> **DATA EXCERPT**:
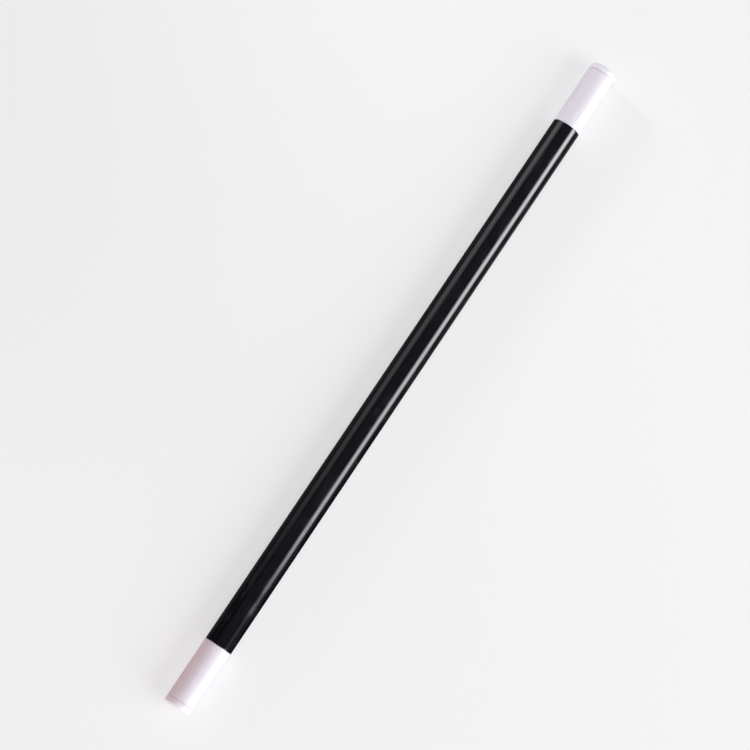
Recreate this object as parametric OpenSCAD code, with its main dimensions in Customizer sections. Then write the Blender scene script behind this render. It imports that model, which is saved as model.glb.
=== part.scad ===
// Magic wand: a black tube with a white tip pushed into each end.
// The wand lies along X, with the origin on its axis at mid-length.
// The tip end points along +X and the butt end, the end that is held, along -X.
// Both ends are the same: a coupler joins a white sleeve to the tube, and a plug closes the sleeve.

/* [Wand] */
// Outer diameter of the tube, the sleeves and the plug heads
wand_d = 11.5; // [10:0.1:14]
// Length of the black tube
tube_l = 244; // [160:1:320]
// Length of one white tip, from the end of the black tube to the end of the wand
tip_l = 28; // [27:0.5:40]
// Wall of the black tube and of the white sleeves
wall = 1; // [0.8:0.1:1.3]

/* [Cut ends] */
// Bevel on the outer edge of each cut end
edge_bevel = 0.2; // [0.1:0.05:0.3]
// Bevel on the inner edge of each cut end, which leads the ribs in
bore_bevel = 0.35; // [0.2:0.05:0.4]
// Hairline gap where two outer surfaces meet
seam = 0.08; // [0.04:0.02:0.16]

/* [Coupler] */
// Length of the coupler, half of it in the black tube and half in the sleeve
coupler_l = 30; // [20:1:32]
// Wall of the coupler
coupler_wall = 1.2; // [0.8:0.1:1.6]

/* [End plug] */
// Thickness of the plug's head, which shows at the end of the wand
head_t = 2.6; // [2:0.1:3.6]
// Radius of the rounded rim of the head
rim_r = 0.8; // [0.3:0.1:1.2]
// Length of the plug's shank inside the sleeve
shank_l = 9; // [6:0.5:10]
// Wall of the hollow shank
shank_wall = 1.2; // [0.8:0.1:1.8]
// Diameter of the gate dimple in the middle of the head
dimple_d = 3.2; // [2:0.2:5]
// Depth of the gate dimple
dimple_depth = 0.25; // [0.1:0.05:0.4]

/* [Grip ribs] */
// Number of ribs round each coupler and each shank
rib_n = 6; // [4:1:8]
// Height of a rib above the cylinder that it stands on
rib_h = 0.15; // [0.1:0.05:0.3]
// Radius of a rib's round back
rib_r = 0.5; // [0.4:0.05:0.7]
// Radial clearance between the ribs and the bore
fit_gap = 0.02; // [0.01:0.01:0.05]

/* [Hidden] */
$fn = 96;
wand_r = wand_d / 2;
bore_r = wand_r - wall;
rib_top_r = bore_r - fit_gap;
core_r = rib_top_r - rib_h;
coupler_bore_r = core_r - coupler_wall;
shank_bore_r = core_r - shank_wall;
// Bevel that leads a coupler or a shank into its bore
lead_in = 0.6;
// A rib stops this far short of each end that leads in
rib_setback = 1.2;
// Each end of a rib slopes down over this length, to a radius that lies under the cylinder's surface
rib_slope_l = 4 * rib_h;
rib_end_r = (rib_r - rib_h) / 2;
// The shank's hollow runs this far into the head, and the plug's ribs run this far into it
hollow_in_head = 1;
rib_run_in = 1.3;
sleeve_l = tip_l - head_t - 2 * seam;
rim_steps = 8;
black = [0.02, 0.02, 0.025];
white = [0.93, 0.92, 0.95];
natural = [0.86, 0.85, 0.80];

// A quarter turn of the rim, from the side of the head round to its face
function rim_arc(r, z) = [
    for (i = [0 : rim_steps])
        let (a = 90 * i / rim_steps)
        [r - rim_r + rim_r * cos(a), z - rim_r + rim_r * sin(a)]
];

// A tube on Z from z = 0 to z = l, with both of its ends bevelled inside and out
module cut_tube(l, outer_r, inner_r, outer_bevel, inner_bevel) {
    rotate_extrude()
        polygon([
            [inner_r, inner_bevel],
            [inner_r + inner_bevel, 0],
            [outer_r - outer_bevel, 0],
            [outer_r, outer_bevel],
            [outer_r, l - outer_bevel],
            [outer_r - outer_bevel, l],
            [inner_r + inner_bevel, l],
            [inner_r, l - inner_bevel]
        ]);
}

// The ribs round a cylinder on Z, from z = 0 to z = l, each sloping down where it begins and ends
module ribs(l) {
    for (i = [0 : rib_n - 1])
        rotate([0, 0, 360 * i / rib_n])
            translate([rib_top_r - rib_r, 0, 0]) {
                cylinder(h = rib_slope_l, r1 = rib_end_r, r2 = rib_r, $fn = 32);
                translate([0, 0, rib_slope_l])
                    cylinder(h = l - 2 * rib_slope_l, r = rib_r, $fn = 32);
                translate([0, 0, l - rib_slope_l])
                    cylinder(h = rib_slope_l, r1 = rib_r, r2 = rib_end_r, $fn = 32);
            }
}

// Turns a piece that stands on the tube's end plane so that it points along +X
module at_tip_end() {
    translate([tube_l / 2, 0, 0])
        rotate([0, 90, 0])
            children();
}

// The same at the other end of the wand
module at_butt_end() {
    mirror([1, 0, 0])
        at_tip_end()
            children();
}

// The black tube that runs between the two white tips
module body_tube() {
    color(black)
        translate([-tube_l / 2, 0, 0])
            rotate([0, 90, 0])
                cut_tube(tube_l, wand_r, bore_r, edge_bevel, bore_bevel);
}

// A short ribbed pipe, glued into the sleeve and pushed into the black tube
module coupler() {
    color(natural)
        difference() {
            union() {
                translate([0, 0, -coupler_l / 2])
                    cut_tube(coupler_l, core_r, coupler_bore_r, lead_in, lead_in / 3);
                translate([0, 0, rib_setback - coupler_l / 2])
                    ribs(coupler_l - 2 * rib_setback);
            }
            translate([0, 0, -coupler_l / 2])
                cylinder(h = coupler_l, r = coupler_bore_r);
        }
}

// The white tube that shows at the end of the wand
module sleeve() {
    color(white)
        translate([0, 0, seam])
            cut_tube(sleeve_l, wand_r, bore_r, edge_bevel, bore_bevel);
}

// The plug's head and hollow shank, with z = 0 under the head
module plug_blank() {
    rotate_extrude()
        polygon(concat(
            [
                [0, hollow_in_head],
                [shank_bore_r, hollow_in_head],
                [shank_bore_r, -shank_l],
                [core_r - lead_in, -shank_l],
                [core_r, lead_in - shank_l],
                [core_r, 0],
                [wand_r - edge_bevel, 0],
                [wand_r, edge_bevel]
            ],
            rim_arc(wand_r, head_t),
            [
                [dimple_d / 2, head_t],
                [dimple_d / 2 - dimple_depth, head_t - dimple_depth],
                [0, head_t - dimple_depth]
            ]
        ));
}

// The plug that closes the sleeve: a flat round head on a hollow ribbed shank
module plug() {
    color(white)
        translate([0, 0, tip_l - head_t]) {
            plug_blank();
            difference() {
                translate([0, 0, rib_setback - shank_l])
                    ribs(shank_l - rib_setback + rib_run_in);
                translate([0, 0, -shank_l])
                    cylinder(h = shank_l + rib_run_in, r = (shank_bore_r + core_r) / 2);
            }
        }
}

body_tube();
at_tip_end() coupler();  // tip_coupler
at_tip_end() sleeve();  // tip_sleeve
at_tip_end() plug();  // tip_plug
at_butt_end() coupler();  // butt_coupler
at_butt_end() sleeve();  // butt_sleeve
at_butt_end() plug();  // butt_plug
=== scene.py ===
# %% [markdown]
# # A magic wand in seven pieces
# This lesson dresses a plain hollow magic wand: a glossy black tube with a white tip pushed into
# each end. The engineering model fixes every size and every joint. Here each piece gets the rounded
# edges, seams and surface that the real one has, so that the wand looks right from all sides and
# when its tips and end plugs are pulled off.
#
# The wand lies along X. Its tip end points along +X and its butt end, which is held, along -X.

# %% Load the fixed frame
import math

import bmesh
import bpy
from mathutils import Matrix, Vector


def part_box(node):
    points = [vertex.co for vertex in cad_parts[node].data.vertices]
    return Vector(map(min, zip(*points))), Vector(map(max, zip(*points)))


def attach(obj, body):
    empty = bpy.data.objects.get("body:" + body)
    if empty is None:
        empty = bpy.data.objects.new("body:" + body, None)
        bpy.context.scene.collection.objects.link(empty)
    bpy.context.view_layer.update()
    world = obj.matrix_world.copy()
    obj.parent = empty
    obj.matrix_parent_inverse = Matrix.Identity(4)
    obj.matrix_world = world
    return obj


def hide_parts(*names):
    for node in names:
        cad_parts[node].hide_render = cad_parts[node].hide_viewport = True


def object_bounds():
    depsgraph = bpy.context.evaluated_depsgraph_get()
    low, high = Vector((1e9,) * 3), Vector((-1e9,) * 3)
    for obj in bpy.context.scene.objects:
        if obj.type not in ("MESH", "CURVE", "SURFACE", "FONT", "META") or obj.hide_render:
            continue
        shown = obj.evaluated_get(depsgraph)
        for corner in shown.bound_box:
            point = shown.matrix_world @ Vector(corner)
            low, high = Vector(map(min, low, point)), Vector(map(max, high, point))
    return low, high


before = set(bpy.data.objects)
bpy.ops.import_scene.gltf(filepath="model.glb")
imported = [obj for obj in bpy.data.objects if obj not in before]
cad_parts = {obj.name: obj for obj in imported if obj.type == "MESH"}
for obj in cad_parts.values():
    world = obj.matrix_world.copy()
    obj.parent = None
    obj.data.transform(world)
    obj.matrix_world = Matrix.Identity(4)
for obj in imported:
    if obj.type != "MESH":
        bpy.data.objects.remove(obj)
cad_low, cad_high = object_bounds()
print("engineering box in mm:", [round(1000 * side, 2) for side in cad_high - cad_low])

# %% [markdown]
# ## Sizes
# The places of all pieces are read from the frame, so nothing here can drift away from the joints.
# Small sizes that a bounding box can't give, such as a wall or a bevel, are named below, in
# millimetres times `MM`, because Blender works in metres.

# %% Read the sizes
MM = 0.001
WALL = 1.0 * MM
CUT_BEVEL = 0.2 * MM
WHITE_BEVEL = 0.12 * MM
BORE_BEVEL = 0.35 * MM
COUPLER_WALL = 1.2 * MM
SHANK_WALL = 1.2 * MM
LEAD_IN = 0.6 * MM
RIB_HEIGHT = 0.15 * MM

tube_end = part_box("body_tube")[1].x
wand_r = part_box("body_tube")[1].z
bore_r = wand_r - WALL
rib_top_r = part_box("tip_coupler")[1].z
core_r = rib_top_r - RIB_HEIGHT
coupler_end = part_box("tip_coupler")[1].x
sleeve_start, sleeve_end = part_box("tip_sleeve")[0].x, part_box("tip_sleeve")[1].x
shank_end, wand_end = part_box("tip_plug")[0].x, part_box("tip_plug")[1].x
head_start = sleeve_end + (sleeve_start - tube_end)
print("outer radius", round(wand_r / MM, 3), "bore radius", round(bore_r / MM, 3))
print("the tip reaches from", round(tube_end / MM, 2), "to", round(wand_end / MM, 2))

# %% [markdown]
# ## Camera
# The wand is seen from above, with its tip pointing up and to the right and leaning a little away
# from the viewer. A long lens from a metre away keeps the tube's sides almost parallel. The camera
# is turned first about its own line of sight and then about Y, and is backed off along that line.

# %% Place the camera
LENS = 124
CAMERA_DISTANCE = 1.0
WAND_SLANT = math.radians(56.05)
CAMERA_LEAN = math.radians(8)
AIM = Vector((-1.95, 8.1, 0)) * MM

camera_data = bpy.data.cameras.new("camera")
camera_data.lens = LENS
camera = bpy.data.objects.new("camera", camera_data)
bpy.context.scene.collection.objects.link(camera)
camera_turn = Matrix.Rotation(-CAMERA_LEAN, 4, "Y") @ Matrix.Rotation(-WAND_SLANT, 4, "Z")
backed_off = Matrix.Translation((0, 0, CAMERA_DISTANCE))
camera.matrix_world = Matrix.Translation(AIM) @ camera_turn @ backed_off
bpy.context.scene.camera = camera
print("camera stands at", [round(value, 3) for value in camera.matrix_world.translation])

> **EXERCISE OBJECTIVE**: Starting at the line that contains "hollow ribbed shank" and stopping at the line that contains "if empty is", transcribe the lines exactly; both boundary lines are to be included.

> **THE RESPONSE**:
// The plug that closes the sleeve: a flat round head on a hollow ribbed shank
module plug() {
    color(white)
        translate([0, 0, tip_l - head_t]) {
            plug_blank();
            difference() {
                translate([0, 0, rib_setback - shank_l])
                    ribs(shank_l - rib_setback + rib_run_in);
                translate([0, 0, -shank_l])
                    cylinder(h = shank_l + rib_run_in, r = (shank_bore_r + core_r) / 2);
            }
        }
}

body_tube();
at_tip_end() coupler();  // tip_coupler
at_tip_end() sleeve();  // tip_sleeve
at_tip_end() plug();  // tip_plug
at_butt_end() coupler();  // butt_coupler
at_butt_end() sleeve();  // butt_sleeve
at_butt_end() plug();  // butt_plug
=== scene.py ===
# %% [markdown]
# # A magic wand in seven pieces
# This lesson dresses a plain hollow magic wand: a glossy black tube with a white tip pushed into
# each end. The engineering model fixes every size and every joint. Here each piece gets the rounded
# edges, seams and surface that the real one has, so that the wand looks right from all sides and
# when its tips and end plugs are pulled off.
#
# The wand lies along X. Its tip end points along +X and its butt end, which is held, along -X.

# %% Load the fixed frame
import math

import bmesh
import bpy
from mathutils import Matrix, Vector


def part_box(node):
    points = [vertex.co for vertex in cad_parts[node].data.vertices]
    return Vector(map(min, zip(*points))), Vector(map(max, zip(*points)))


def attach(obj, body):
    empty = bpy.data.objects.get("body:" + body)
    if empty is None:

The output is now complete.